Giggles. Titters. Squeals of naughtiness. “All right, girls, I want you to play a little game: ten points if you've ever put an edible topping on your man!” a woman says.
It's a direct sales party in a living room in Cincinnati. The hostess is not selling plastic bowls with tops. No, this is more like Shtupperware. Along with ticklers, twin-engine vibrators and other goodies are the aforementioned toppings. Before the party ends at 9:30 p.m., 11 women in their late 20s and early 30s will have laughed themselves silly and shelled out a total of $1,200 for the potions and nighttime power tools offered by a distributor for Pure Romance.
The sex-toy purveyor, with sales of $30 million last year, is one of a large and varied collection of vendors who sell through multilevel marketing in private homes. Pâté, pet food, saws, scrapbooks, air filters, legal services, expensive apparel, wine and golf clubs are being sold the same way as Mary Kay cosmetics.
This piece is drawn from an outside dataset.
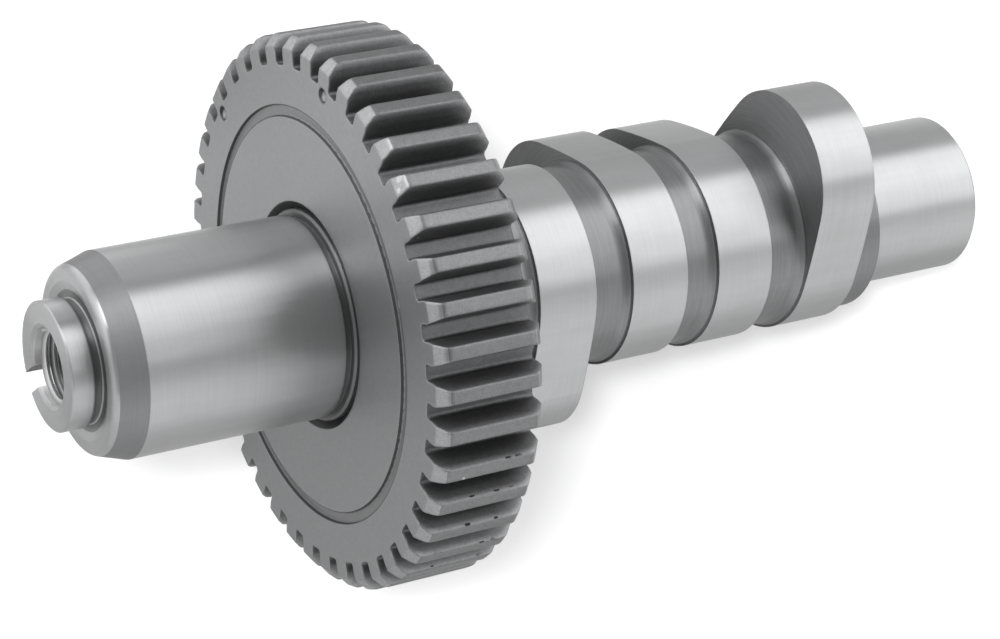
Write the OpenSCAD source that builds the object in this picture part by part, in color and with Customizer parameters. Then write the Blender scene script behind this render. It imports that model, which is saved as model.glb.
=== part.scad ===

While retailers try all sorts of tricks to lure people into stores, direct selling is on something of a tear, outpacing retail sales by an average of one percent a year over the past ten years. In 2003 direct sales hit $30 billion. Of that, party plans accounted for 28.5 percent, up from 26.3 percent five years before, says the Direct Selling Association in Washington, D.C.
Some companies, such as the Pampered Chef, a cookware vendor owned by Berkshire Hathaway, use in-home parties as their sole sales channel. Pure Romance turned to in-home sales because its founder, Patricia Brisben, a former nurse, knew women didn't want to buy vibrators from pimply-faced kids in porn shops.
But traditional companies also view peddle parties as a way to supplement in-store and catalog sales. The Body Shop, with $712 million in fiscal 2003 sales, three years ago started signing on individual distributors and urging them to throw in-home parties as a way to market its soap and cosmetics — and distributorships — in the United States. Cataloger Lillian Vernon now has a party operation. Even publishers are catching on. Southern Progress Corp. of Birmingham, Ala. created Southern Living at Home in 2001 as a way to market pottery, glassware and other knickknacks, including a $50 cake stand and $25 wine glasses — as well as subscriptions to Southern Living magazine.
Tupperware, meanwhile, is going back to its roots. It recently pulled its plastic wares from Target. Avon and J.C. Penney parted company after a brief fling in 2002.
Products best suited to the party circuit are those that need explanation. Case in point: Tomboy Tools for women. Company President Sue A. Wilson knows women often feel uncomfortable buying hammers, drills and the like from huge hardware stores. “It's intimidating to go in there and say, ‘I don't know how to put a bit in a cordless drill,’” she says.
Tomboy's in-home consultants demonstrate how to use the 50-plus types of tools and tool kits the Denver company sells. It works, apparently. Wilson expects 2004 sales to rise 15 percent from last year's $500,000. Creative Memories, which sold $400 million in photo albums and scrapbook supplies last year, holds parties where attendees learn how to preserve photos on acid-free paper.
Women aren't the only folks who like to schmooze while they shop. ProShopathome is a two-year-old company that markets golf equipment to guys through 45 salesfolk. At gatherings golfers quiz the sales representative about $500 drivers and an $1,100 computerized putting green. There's lots of time for grilling — literally and figuratively — since sessions often take place over a barbecue. “It's about camaraderie,” says founder Gregory Qualizza of Orland Park, Ill.
Procter & Gamble in September held a “pajama party” in a ballroom at New York's Plaza Hotel to introduce a new version of Tide laundry detergent. Amazingly, 1,200 p.j.-clad women showed up. P&G isn't looking for individual distributors, but it is hoping to boost sales and awareness of signature brands. “We looked at this trend where women are bonding in their houses, having these parties,” says Randall Chinchilla, spokesman for Tide. “We're getting the benefit of that.”
Gathering with friends — or even strangers — to discuss products of interest is just another way to socialize. Angela Ferriell, 25, has been to five Pure Romance parties in the past year, shelling out a total of $600 for the goods. "I love it," the Charlotte, N.C. resident says. “It's a lot of fun.”
Despite the markups, a Pure Romance product that costs $1.50 to manufacture is sold to one of the 6,200 party consultants for $6.50. She marks it up to $20 and keeps the profit, less 10 percent that goes to the party hostess. She also gets up to a 3.5 percent commission on the products sold by the consultants she has recruited. And still the toys are flying off the shelves of the company's 10,000-square-foot warehouse in Cincinnati. Boasts Christopher Cicchinelli, executive vice president of the company his mother founded, “We've got $700,000 to $1 million in inventory. Last year we turned the inventory 27 times.”